EXERCISE DETAILS: In the listing below, find the line with "gives a geometry.", then repeat exactly every line from the top through that one.

TASK MATERIAL:
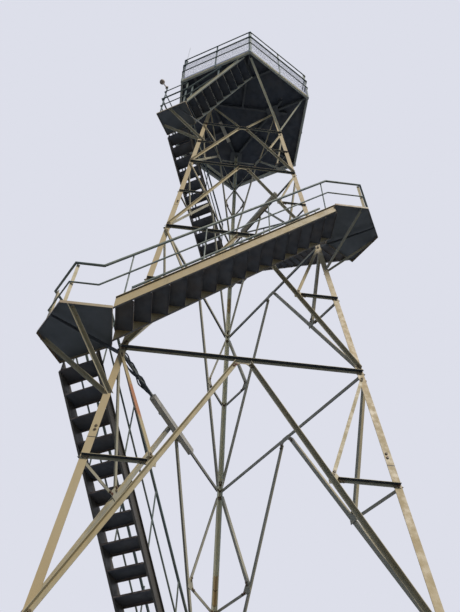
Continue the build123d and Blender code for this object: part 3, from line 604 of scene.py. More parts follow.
class NodeGroup(NodeTree):
    """Geometry Nodes tree under construction, with a material among its inputs."""

    def __init__(self, name: str, lengths: tuple[str, ...] = (), counts: tuple[str, ...] = ()) -> None:
        """Start an empty tree that takes and gives a geometry.

        Args:
            name: Name of the tree.
            lengths: Names of its inputs that hold a length.
            counts: Names of its inputs that hold a whole number.
        """
        super().__init__(bpy.data.node_groups.new(name, "GeometryNodeTree"))
        self.keys: dict[str, str] = {}
        kinds = [("Geometry", "Geometry"), *((label, "Float") for label in lengths),
                 *((label, "Int") for label in counts), ("Material", "Material")]
        for label, kind in kinds:
            made = self.tree.interface.new_socket(
                name=label, in_out="INPUT", socket_type=f"NodeSocket{kind}")
            self.keys[label] = made.identifier
        self.tree.interface.new_socket(name="Geometry", in_out="OUTPUT", socket_type="NodeSocketGeometry")
        self.source = self.node("NodeGroupInput")
        self.result = self.node("NodeGroupOutput")

    def given(self, name: str) -> bpy.types.NodeSocket:
        """Socket of a named input."""
        return self.source.outputs[name]

    def stored(self, name: str, kind: str) -> bpy.types.NodeSocket:
        """Values that the mesh holds for each of its points."""
        return self.node("GeometryNodeInputNamedAttribute", {"Name": name}, data_type=kind).outputs[0]

    def upwards(self, first: object, second: object) -> bpy.types.NodeSocket:
        """Upright vector as long as the product of two values."""
        length = self.node("ShaderNodeMath", {0: first, 1: second}, operation="MULTIPLY")
        return self.node("ShaderNodeCombineXYZ", {"Z": length.outputs[0]}).outputs[0]

    def prism(self, sides: int, radius: str, height: str) -> bpy.types.NodeSocket:
        """Upright prism that stands on the ground plane.

        Args:
            sides: Number of its sides.
            radius: Input that holds its radius.
            height: Input that holds its height.

        Returns:
            The prism's geometry.
        """
        made = self.node("GeometryNodeMeshCylinder", {
            "Vertices": sides, "Radius": self.given(radius), "Depth": self.given(height)})
        return self.node("GeometryNodeTransform", {
            "Geometry": made.outputs["Mesh"], "Translation": self.upwards(self.given(height), 0.5),
        }).outputs[0]

    def tubes(self, line: bpy.types.NodeSocket, sides: object, radius: object,
              width: object = 1.0) -> bpy.types.NodeSocket:
        """Capped tubes along curves.

        Args:
            line: The curves.
            sides: Faces round a tube.
            radius: Radius of the tubes.
            width: Factor on that radius at each point.

        Returns:
            The tubes' geometry.
        """
        profile = self.node("GeometryNodeCurvePrimitiveCircle", {"Resolution": sides, "Radius": radius})
        return self.node("GeometryNodeCurveToMesh", {
            "Curve": line, "Profile Curve": profile.outputs[0], "Scale": width, "Fill Caps": True,
        }).outputs[0]

    def line(self) -> bpy.types.NodeSocket:
        """Curves along the edges of the mesh."""
        return self.node("GeometryNodeMeshToCurve", {0: self.given("Geometry")}).outputs[0]

    def join(self, *parts: bpy.types.NodeSocket) -> bpy.types.NodeSocket:
        """One geometry from several."""
        made = self.node("GeometryNodeJoinGeometry")
        for part in parts:
            self.feed(made.inputs[0], part)
        return made.outputs[0]

    def close(self, geometry: bpy.types.NodeSocket) -> "NodeGroup":
        """Make instances real, give them the material input and hand over the finished tree."""
        real = self.node("GeometryNodeRealizeInstances", {0: geometry})
        dressed = self.node("GeometryNodeSetMaterial", {
            0: real.outputs[0], "Material": self.given("Material")})
        self.feed(self.result.inputs[0], dressed.outputs[0])
        return self


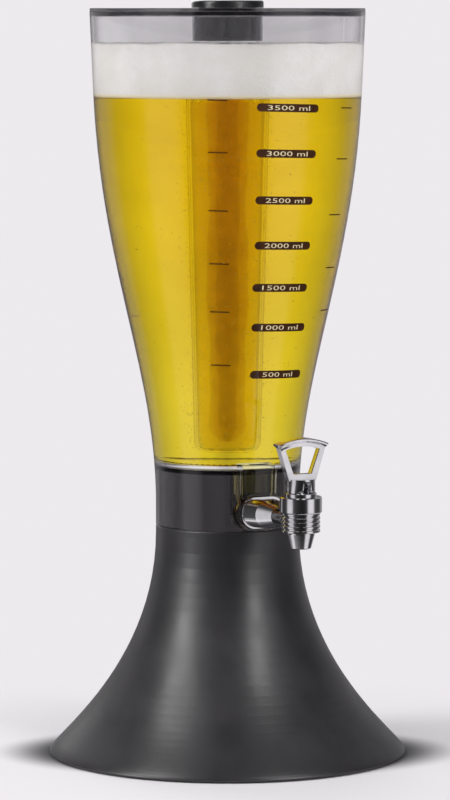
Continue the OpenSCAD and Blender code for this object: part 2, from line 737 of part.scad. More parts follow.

CORRECT OUTPUT:
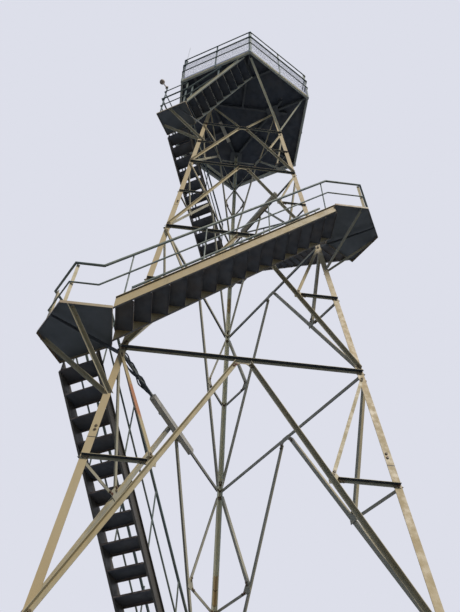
Continue the build123d and Blender code for this object: part 3, from line 604 of scene.py. More parts follow.
class NodeGroup(NodeTree):
    """Geometry Nodes tree under construction, with a material among its inputs."""

    def __init__(self, name: str, lengths: tuple[str, ...] = (), counts: tuple[str, ...] = ()) -> None:
        """Start an empty tree that takes and gives a geometry.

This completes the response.